R's for loop is only designed to iterato over primitive types. The
help file says of the seq argument:

seq: An expression evaluating to a vector (including a list and an
expression) or to a pairlist or ¡NULL¢. A factor value will
be coerced to a character vector.

[This could be more emphatic by stating that any class attributes are
igonred or something of that nature.]

Having for() do anything else would require designing an iteration
protocol -- probably would be nice in principle but not easy to do.

Best,

luke

On Sat, 9 Mar 2013, Peter Ehlers wrote:

On 2013-03-09 11:14, R. Michael Weylandt wrote:
On Sat, Mar 9, 2013 at 6:50 PM, David Winsemius <dwinsem...@comcast.net 
(mailto:dwinsem...@comcast.net)>
wrote:
I was unable to find the reason for the original coercion in the
help("for") page or the R
Language Definition entry regarding for-loops. On the hunch that coercion
via as.vector
might be occurring,



Behaviorally, it seems to, but the code for do_for in eval.c has
factors special-cased to call
asCharacterFactor so that might not be a robust detail to rely on.

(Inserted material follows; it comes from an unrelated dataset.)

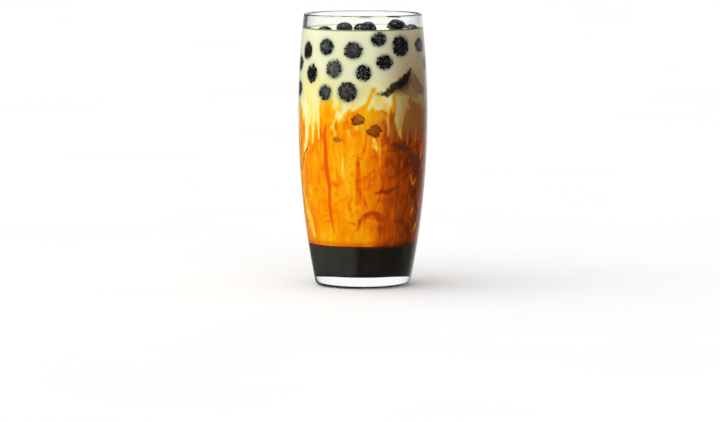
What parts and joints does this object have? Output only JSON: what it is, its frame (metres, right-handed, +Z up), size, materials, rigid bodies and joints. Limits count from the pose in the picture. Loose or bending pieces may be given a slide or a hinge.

The
relevant behavior seems instead to be that there's a
switch on val_type which creates the loop index but doesn't copy all
attributes (like class)

Note that this means a user's as.vector wouldn't be called here:

as.vector.flub <- function(x, ...) letters[x]

foo <- 1:5
class(foo) <- "flub"

as.vector(foo)

for(j in foo) {print(j); print(class(j))}

as.vector.grub <- function(x, ...) match(x, letters)

bar <- letters[1:5]
class(bar) <- "grub"

as.vector(bar)

for(j in bar) {print(j); print(class(j))}

Cheers,
Michael



I think that Michael is right - the problem is with val_type
in the do_for code.

Here's a simplified version of Alexandre's example:

d <- as.Date("2013-03-10")
for(i in seq_along(d)) print(i)
#[1] 1

for(i in d) print(i)
#[1] 15774
where we might have expected to see "2013-03-10".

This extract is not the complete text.